** SHORT PROBLEM **
Write down every entry below once more, exactly.
-- START OF MATERIAL SHOWN --
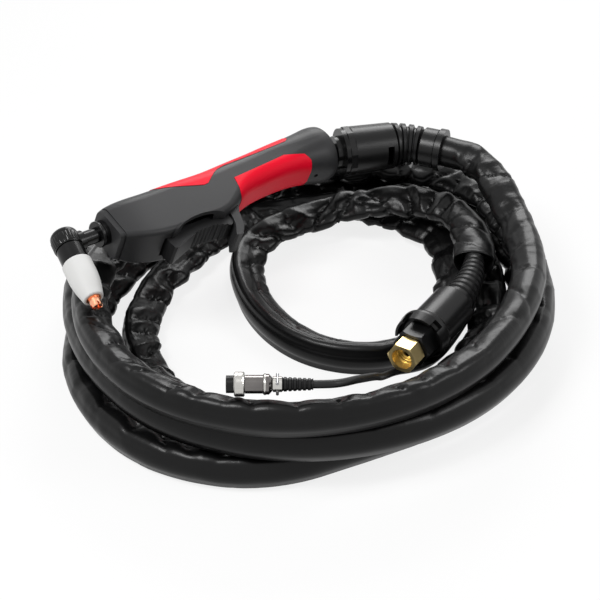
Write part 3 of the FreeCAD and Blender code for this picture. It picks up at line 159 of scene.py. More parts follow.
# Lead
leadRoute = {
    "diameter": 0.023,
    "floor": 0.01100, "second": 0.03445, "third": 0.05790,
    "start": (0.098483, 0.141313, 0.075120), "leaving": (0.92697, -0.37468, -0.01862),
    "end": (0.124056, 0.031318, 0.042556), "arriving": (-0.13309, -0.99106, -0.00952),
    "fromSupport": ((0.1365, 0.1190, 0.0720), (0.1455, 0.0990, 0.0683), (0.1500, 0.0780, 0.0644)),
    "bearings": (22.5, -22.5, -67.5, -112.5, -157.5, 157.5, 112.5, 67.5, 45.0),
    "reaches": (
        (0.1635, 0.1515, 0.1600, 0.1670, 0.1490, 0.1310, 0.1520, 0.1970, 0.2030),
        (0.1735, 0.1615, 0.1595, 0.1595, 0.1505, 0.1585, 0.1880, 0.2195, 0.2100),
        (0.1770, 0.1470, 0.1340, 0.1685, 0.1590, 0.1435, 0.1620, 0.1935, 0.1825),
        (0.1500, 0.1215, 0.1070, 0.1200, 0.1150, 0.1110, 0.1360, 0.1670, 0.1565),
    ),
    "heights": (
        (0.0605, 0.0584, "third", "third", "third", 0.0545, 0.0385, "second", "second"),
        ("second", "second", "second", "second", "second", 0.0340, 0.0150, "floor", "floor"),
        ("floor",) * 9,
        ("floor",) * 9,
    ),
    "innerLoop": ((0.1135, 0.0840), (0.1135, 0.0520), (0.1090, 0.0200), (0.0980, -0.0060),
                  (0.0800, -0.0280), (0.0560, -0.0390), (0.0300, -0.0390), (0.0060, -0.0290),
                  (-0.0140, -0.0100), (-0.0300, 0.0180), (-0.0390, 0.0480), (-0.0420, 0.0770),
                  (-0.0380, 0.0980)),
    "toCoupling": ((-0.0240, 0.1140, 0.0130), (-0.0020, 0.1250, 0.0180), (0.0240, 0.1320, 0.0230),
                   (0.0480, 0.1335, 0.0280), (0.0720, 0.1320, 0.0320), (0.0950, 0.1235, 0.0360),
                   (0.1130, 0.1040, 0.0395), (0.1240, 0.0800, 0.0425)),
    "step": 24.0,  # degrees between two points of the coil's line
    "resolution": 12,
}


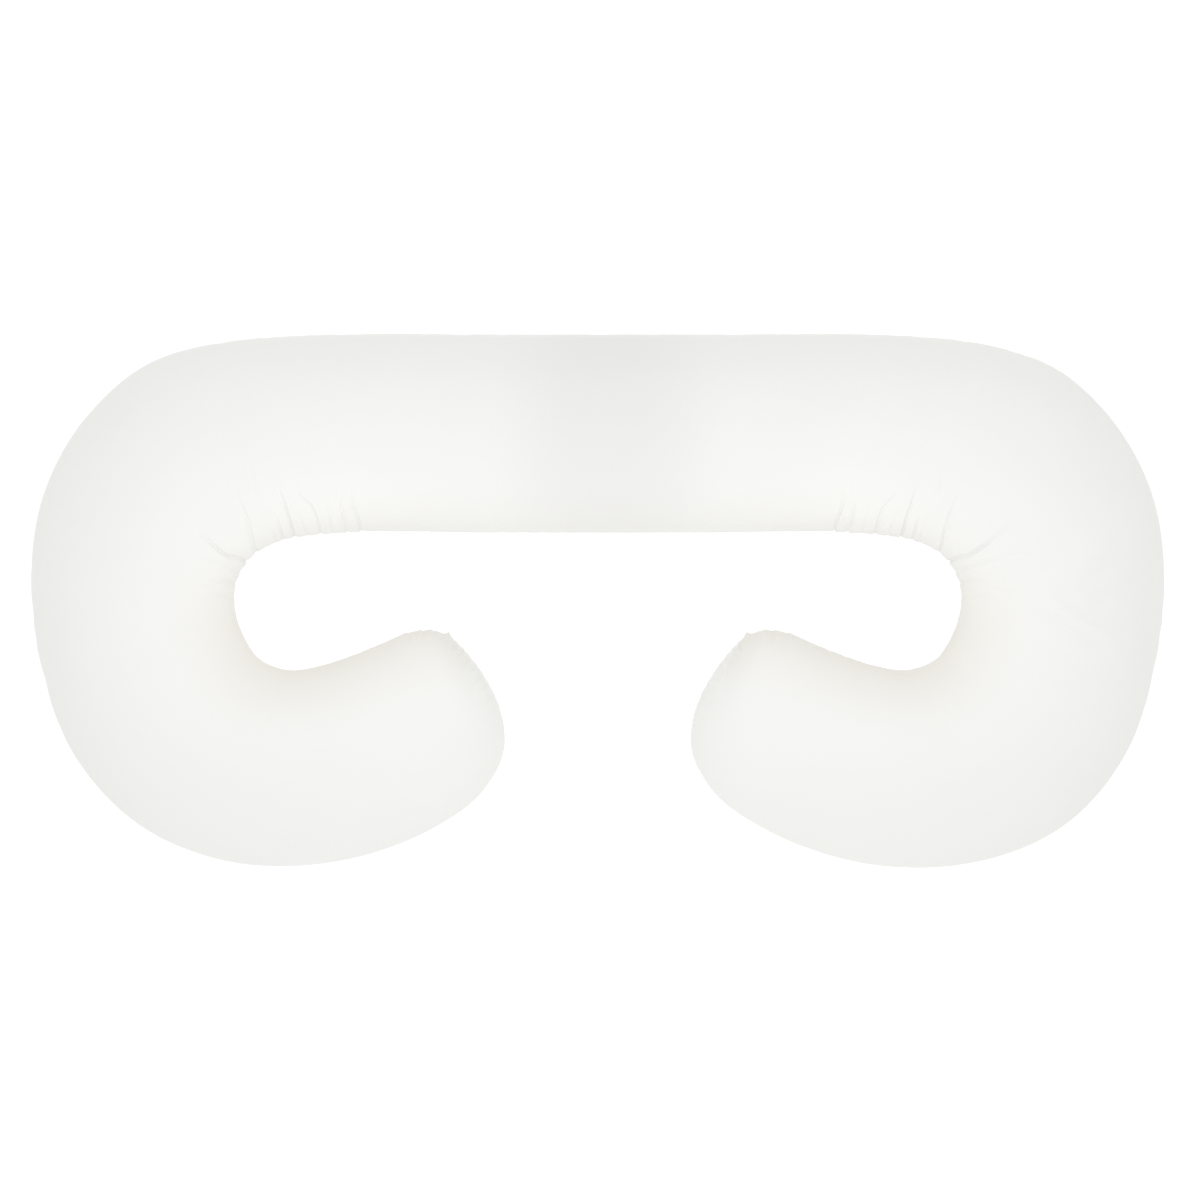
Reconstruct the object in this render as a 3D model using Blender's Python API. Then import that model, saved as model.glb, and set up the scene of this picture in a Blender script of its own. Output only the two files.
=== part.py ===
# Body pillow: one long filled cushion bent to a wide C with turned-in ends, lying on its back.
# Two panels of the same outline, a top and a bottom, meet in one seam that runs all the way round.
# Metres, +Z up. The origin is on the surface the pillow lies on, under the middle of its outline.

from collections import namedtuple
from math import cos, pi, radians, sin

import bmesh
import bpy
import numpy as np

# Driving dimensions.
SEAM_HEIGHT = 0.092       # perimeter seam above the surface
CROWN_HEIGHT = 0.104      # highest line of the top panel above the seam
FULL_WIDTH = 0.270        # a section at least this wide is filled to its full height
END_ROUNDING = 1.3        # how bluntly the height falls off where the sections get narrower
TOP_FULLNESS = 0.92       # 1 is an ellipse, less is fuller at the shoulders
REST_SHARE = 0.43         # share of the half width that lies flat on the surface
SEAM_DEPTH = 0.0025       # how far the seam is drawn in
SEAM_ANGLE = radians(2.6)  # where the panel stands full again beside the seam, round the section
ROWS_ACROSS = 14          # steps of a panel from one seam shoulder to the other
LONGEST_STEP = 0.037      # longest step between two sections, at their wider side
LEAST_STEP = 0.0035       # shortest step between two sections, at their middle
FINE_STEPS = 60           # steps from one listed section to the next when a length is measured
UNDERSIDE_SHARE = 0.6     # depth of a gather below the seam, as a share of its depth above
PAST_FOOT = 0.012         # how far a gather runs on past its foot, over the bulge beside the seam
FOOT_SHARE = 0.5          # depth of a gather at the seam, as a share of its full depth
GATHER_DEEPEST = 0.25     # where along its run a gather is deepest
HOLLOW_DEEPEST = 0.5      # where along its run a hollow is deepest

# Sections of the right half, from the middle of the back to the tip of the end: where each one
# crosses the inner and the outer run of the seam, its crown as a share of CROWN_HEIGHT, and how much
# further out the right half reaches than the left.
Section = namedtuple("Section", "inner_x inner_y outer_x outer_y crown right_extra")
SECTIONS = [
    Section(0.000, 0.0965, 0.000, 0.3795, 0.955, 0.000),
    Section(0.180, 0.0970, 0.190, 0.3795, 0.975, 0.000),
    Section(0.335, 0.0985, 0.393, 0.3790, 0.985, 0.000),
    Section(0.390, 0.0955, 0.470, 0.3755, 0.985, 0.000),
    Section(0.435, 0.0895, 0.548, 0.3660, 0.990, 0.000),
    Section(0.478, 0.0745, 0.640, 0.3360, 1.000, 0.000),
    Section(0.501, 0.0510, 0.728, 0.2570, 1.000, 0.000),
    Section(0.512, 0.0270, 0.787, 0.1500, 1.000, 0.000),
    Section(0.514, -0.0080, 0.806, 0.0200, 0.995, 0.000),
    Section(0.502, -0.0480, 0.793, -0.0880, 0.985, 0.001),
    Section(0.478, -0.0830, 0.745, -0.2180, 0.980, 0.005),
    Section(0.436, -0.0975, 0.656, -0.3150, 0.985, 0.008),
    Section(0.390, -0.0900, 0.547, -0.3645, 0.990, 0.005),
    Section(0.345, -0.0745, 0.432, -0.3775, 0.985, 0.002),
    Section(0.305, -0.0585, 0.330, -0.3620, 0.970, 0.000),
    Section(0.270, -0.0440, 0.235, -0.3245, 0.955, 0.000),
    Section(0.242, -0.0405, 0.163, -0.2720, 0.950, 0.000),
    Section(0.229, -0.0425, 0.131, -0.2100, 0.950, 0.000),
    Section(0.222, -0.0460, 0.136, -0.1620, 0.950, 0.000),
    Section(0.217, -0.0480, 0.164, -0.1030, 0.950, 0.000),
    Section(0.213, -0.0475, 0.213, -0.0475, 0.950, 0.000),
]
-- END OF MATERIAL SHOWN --
** REPLY TO THE EXERCISE **
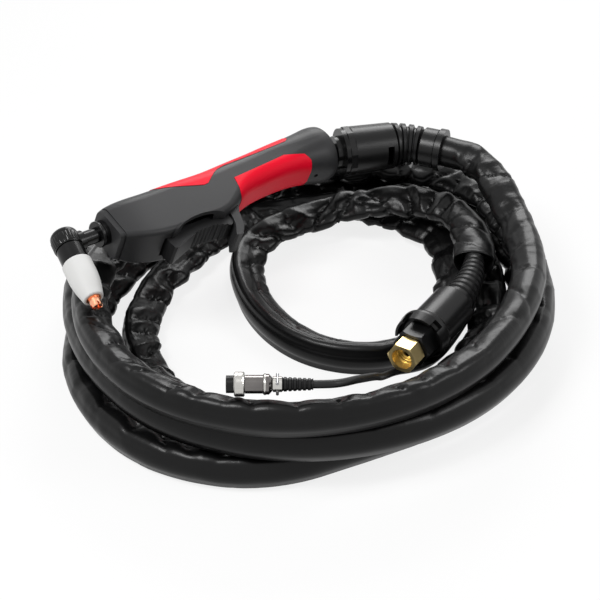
Write part 3 of the FreeCAD and Blender code for this picture. It picks up at line 159 of scene.py. More parts follow.
# Lead
leadRoute = {
    "diameter": 0.023,
    "floor": 0.01100, "second": 0.03445, "third": 0.05790,
    "start": (0.098483, 0.141313, 0.075120), "leaving": (0.92697, -0.37468, -0.01862),
    "end": (0.124056, 0.031318, 0.042556), "arriving": (-0.13309, -0.99106, -0.00952),
    "fromSupport": ((0.1365, 0.1190, 0.0720), (0.1455, 0.0990, 0.0683), (0.1500, 0.0780, 0.0644)),
    "bearings": (22.5, -22.5, -67.5, -112.5, -157.5, 157.5, 112.5, 67.5, 45.0),
    "reaches": (
        (0.1635, 0.1515, 0.1600, 0.1670, 0.1490, 0.1310, 0.1520, 0.1970, 0.2030),
        (0.1735, 0.1615, 0.1595, 0.1595, 0.1505, 0.1585, 0.1880, 0.2195, 0.2100),
        (0.1770, 0.1470, 0.1340, 0.1685, 0.1590, 0.1435, 0.1620, 0.1935, 0.1825),
        (0.1500, 0.1215, 0.1070, 0.1200, 0.1150, 0.1110, 0.1360, 0.1670, 0.1565),
    ),
    "heights": (
        (0.0605, 0.0584, "third", "third", "third", 0.0545, 0.0385, "second", "second"),
        ("second", "second", "second", "second", "second", 0.0340, 0.0150, "floor", "floor"),
        ("floor",) * 9,
        ("floor",) * 9,
    ),
    "innerLoop": ((0.1135, 0.0840), (0.1135, 0.0520), (0.1090, 0.0200), (0.0980, -0.0060),
                  (0.0800, -0.0280), (0.0560, -0.0390), (0.0300, -0.0390), (0.0060, -0.0290),
                  (-0.0140, -0.0100), (-0.0300, 0.0180), (-0.0390, 0.0480), (-0.0420, 0.0770),
                  (-0.0380, 0.0980)),
    "toCoupling": ((-0.0240, 0.1140, 0.0130), (-0.0020, 0.1250, 0.0180), (0.0240, 0.1320, 0.0230),
                   (0.0480, 0.1335, 0.0280), (0.0720, 0.1320, 0.0320), (0.0950, 0.1235, 0.0360),
                   (0.1130, 0.1040, 0.0395), (0.1240, 0.0800, 0.0425)),
    "step": 24.0,  # degrees between two points of the coil's line
    "resolution": 12,
}


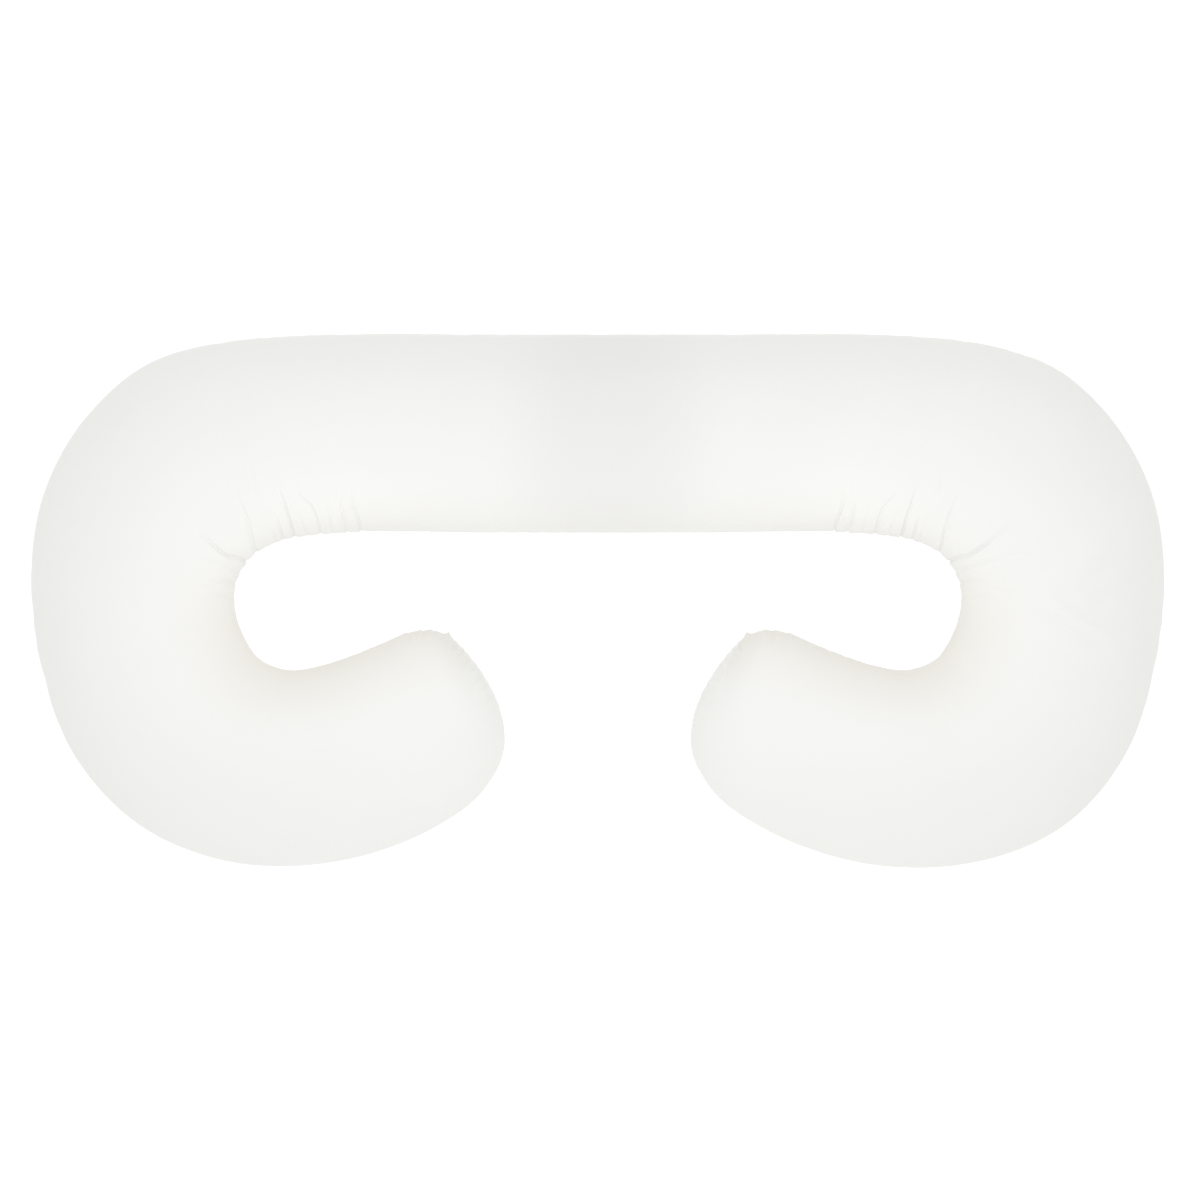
Reconstruct the object in this render as a 3D model using Blender's Python API. Then import that model, saved as model.glb, and set up the scene of this picture in a Blender script of its own. Output only the two files.
=== part.py ===
# Body pillow: one long filled cushion bent to a wide C with turned-in ends, lying on its back.
# Two panels of the same outline, a top and a bottom, meet in one seam that runs all the way round.
# Metres, +Z up. The origin is on the surface the pillow lies on, under the middle of its outline.

from collections import namedtuple
from math import cos, pi, radians, sin

import bmesh
import bpy
import numpy as np

# Driving dimensions.
SEAM_HEIGHT = 0.092       # perimeter seam above the surface
CROWN_HEIGHT = 0.104      # highest line of the top panel above the seam
FULL_WIDTH = 0.270        # a section at least this wide is filled to its full height
END_ROUNDING = 1.3        # how bluntly the height falls off where the sections get narrower
TOP_FULLNESS = 0.92       # 1 is an ellipse, less is fuller at the shoulders
REST_SHARE = 0.43         # share of the half width that lies flat on the surface
SEAM_DEPTH = 0.0025       # how far the seam is drawn in
SEAM_ANGLE = radians(2.6)  # where the panel stands full again beside the seam, round the section
ROWS_ACROSS = 14          # steps of a panel from one seam shoulder to the other
LONGEST_STEP = 0.037      # longest step between two sections, at their wider side
LEAST_STEP = 0.0035       # shortest step between two sections, at their middle
FINE_STEPS = 60           # steps from one listed section to the next when a length is measured
UNDERSIDE_SHARE = 0.6     # depth of a gather below the seam, as a share of its depth above
PAST_FOOT = 0.012         # how far a gather runs on past its foot, over the bulge beside the seam
FOOT_SHARE = 0.5          # depth of a gather at the seam, as a share of its full depth
GATHER_DEEPEST = 0.25     # where along its run a gather is deepest
HOLLOW_DEEPEST = 0.5      # where along its run a hollow is deepest

# Sections of the right half, from the middle of the back to the tip of the end: where each one
# crosses the inner and the outer run of the seam, its crown as a share of CROWN_HEIGHT, and how much
# further out the right half reaches than the left.
Section = namedtuple("Section", "inner_x inner_y outer_x outer_y crown right_extra")
SECTIONS = [
    Section(0.000, 0.0965, 0.000, 0.3795, 0.955, 0.000),
    Section(0.180, 0.0970, 0.190, 0.3795, 0.975, 0.000),
    Section(0.335, 0.0985, 0.393, 0.3790, 0.985, 0.000),
    Section(0.390, 0.0955, 0.470, 0.3755, 0.985, 0.000),
    Section(0.435, 0.0895, 0.548, 0.3660, 0.990, 0.000),
    Section(0.478, 0.0745, 0.640, 0.3360, 1.000, 0.000),
    Section(0.501, 0.0510, 0.728, 0.2570, 1.000, 0.000),
    Section(0.512, 0.0270, 0.787, 0.1500, 1.000, 0.000),
    Section(0.514, -0.0080, 0.806, 0.0200, 0.995, 0.000),
    Section(0.502, -0.0480, 0.793, -0.0880, 0.985, 0.001),
    Section(0.478, -0.0830, 0.745, -0.2180, 0.980, 0.005),
    Section(0.436, -0.0975, 0.656, -0.3150, 0.985, 0.008),
    Section(0.390, -0.0900, 0.547, -0.3645, 0.990, 0.005),
    Section(0.345, -0.0745, 0.432, -0.3775, 0.985, 0.002),
    Section(0.305, -0.0585, 0.330, -0.3620, 0.970, 0.000),
    Section(0.270, -0.0440, 0.235, -0.3245, 0.955, 0.000),
    Section(0.242, -0.0405, 0.163, -0.2720, 0.950, 0.000),
    Section(0.229, -0.0425, 0.131, -0.2100, 0.950, 0.000),
    Section(0.222, -0.0460, 0.136, -0.1620, 0.950, 0.000),
    Section(0.217, -0.0480, 0.164, -0.1030, 0.950, 0.000),
    Section(0.213, -0.0475, 0.213, -0.0475, 0.950, 0.000),
]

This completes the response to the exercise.